→ DATA PROVIDED
## BEGIN

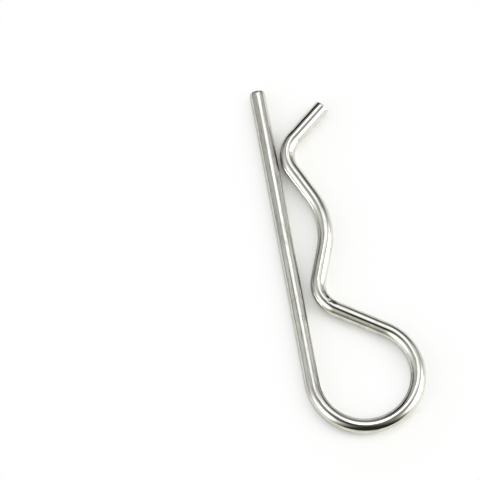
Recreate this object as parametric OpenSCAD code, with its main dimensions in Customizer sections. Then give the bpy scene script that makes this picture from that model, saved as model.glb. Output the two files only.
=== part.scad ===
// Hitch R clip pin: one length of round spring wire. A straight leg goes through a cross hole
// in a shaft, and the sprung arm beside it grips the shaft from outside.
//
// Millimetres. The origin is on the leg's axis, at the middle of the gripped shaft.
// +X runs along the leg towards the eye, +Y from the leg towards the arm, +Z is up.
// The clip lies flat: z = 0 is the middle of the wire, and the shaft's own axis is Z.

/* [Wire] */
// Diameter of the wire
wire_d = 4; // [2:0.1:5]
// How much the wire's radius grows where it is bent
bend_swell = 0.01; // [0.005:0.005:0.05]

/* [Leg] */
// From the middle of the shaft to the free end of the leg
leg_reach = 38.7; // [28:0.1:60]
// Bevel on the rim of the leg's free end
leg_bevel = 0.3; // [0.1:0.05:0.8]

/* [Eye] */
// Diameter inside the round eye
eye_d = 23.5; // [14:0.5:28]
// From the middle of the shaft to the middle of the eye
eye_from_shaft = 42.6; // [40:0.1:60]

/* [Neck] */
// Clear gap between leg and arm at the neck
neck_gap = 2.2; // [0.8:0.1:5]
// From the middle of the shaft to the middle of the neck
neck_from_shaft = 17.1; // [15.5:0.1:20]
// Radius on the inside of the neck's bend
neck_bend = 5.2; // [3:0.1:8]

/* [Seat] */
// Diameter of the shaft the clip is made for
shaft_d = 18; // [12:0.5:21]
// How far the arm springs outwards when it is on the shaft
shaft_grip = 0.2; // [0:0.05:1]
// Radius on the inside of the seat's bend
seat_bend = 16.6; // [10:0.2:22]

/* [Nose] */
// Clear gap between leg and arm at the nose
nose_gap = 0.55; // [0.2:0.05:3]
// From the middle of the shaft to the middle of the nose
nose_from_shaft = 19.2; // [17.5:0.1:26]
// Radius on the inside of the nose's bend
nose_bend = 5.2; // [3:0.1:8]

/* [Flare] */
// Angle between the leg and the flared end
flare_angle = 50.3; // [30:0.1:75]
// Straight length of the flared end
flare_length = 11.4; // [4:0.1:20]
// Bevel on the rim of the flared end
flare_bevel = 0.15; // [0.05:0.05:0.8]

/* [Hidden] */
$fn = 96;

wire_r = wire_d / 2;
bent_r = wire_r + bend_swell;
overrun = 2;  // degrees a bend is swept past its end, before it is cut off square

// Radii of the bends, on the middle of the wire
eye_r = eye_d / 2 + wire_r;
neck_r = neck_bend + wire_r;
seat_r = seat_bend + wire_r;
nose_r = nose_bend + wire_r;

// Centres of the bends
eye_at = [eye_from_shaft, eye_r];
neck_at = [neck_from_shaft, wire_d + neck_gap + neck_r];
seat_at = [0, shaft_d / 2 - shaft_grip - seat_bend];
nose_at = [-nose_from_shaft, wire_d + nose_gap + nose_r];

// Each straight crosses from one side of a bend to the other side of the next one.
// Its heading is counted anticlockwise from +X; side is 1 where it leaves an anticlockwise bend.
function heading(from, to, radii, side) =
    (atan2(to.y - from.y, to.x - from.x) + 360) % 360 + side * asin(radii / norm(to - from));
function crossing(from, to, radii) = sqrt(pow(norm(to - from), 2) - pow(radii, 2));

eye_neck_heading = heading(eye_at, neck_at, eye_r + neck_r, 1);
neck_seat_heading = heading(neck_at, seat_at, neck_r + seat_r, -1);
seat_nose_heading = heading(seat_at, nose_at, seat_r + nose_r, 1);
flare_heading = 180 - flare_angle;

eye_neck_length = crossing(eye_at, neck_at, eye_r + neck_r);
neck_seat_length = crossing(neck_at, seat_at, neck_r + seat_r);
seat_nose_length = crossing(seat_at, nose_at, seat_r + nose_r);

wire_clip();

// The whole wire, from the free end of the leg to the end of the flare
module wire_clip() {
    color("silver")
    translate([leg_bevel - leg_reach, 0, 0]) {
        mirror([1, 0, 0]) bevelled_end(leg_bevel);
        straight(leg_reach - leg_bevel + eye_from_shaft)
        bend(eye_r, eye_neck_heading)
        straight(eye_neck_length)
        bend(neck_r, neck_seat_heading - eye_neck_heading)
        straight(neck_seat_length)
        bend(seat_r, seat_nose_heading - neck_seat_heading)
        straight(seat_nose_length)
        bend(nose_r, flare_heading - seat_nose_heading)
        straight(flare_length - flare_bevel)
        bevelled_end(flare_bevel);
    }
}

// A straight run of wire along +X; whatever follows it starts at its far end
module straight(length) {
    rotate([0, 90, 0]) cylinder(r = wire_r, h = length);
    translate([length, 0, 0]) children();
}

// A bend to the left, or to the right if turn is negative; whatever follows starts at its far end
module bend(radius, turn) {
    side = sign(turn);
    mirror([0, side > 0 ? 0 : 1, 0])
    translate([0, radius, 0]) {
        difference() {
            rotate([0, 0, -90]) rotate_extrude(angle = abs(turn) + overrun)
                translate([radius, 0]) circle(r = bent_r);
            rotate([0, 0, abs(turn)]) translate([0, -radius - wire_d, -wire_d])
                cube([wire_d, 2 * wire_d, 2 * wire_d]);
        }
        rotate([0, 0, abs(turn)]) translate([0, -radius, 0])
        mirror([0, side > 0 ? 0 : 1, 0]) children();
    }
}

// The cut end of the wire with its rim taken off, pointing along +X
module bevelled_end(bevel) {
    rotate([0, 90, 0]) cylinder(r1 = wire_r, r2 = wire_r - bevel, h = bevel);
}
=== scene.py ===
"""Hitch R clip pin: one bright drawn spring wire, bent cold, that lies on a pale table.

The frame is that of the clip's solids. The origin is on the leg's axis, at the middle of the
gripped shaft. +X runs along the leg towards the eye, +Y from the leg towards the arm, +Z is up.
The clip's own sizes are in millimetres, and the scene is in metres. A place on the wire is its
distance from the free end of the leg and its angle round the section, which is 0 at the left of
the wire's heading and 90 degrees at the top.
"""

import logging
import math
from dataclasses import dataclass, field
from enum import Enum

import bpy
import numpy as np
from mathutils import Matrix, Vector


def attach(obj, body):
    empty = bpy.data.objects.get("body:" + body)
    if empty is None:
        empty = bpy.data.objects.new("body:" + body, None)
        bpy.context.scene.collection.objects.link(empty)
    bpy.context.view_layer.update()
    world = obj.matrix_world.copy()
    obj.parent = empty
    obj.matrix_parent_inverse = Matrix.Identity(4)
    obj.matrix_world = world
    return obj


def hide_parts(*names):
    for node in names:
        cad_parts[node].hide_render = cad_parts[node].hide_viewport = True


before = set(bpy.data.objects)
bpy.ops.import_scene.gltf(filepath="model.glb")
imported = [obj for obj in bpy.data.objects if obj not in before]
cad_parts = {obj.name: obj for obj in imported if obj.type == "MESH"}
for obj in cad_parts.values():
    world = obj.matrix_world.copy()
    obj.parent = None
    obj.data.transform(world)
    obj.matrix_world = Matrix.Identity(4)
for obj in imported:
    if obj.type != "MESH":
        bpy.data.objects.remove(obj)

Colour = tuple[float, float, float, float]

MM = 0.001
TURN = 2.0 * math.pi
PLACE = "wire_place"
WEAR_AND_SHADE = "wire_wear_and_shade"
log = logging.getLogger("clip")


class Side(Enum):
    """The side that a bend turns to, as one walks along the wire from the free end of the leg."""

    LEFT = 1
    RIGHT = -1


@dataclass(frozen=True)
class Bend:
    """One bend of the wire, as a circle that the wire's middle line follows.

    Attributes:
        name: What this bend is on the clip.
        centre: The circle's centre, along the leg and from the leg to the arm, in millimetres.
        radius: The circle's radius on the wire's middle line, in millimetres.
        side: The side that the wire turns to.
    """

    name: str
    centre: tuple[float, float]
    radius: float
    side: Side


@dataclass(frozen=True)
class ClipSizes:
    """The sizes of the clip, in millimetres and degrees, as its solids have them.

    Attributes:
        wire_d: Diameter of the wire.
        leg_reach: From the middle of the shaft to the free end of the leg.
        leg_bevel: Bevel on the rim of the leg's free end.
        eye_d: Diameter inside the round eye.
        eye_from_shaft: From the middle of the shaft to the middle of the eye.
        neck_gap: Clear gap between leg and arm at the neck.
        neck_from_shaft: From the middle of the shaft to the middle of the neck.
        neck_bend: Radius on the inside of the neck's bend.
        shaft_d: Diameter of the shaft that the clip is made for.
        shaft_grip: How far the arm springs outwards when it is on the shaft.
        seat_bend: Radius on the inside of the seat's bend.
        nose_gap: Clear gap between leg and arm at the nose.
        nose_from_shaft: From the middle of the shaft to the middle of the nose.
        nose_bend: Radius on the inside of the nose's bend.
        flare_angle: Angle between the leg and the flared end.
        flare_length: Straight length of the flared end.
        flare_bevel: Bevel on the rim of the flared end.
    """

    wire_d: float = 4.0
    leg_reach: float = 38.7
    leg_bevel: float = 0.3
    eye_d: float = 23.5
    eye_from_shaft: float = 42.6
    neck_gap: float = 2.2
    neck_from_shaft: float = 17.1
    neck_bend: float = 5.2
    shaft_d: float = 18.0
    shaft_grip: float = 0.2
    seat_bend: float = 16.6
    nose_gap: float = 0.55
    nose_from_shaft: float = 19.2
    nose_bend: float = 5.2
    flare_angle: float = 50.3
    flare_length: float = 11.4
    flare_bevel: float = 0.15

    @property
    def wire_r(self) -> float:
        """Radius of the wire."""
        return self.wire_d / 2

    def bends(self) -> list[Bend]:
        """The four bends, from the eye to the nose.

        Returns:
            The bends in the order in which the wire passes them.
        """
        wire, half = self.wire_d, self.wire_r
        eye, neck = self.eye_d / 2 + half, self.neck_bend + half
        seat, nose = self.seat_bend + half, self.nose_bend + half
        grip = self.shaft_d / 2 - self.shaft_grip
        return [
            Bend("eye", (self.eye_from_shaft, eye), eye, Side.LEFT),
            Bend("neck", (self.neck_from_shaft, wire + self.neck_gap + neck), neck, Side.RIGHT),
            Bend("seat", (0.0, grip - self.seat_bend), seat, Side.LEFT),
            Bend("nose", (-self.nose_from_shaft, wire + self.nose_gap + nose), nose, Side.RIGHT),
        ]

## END

→ TASK DIRECTIONS
Using the data above, repeat exactly the lines that begin at the line with "pointing along +X" and end at the line with "obj.matrix_world = world", both ends included.

→ RESPONSE TO THIS TASK
// The cut end of the wire with its rim taken off, pointing along +X
module bevelled_end(bevel) {
    rotate([0, 90, 0]) cylinder(r1 = wire_r, r2 = wire_r - bevel, h = bevel);
}
=== scene.py ===
"""Hitch R clip pin: one bright drawn spring wire, bent cold, that lies on a pale table.

The frame is that of the clip's solids. The origin is on the leg's axis, at the middle of the
gripped shaft. +X runs along the leg towards the eye, +Y from the leg towards the arm, +Z is up.
The clip's own sizes are in millimetres, and the scene is in metres. A place on the wire is its
distance from the free end of the leg and its angle round the section, which is 0 at the left of
the wire's heading and 90 degrees at the top.
"""

import logging
import math
from dataclasses import dataclass, field
from enum import Enum

import bpy
import numpy as np
from mathutils import Matrix, Vector


def attach(obj, body):
    empty = bpy.data.objects.get("body:" + body)
    if empty is None:
        empty = bpy.data.objects.new("body:" + body, None)
        bpy.context.scene.collection.objects.link(empty)
    bpy.context.view_layer.update()
    world = obj.matrix_world.copy()
    obj.parent = empty
    obj.matrix_parent_inverse = Matrix.Identity(4)
    obj.matrix_world = world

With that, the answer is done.